Inputs:             (1)        the output from Worksheets #3 through #6 (as needed)

Process:           Calculate surplus or deficit using the formula above.                                                                                                                                                                  Outputs:           (1)        Net Annual Surplus or Deficit

 

 

                                                                        Worksheet #1 ANSWER CELL

Your answer will be Net Annual Surplus or Deficit from Worksheet #6.

Copy this number from Worksheet #8 to Worksheet #1.

 

Method:       Models for this project should be variations of the same models you have done earlier as class exercises. The difference is we are now “chaining” them together to simulate a series of related decisions. Be sure to make your models general enough to work with any set of values, within the limits described above.

 

Using the web site file labeled “Project Individual Values,” locate your name and use your personal values as inputs to your models. Assuming that you have already validated your models, you will simply plug in the assigned numbers, revise and interpret your models as needed, and read your answer.

 

                        HINT #1:         Design your models so that the output of one “flows” automatically to the input of the next (wherever it is needed). If you do that, then the “answer” cell on Worksheet #1 will be automatically populated with the correct answer.

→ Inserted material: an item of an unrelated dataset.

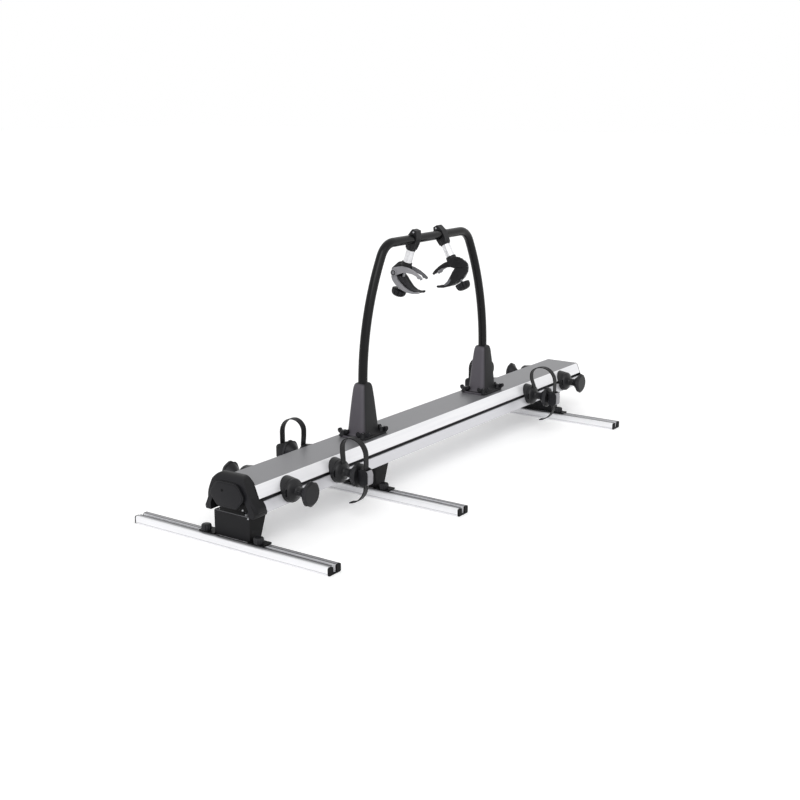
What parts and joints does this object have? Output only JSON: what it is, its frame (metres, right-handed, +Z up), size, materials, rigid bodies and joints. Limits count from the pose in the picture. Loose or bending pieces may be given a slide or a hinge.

When you change values on any worksheet, corresponding values will automatically change on subsequent worksheets.

 

Final Instructions:           Models for this project should be variations of the same models you have done earlier as class.

 

1          Build and solve your models using the instructions above.

 

2          When you are satisfied with your work, click your cursor on the cell at the top left corner of

Worksheet #1 (cell A1). Then click “save,” name your file, and end Excel. (This way, when I open the           file, it will open on the page with your name and answer.) Your saved file name should consist of your course number and  class section, last name, and first name (Example: “305-50 Smith Susan”).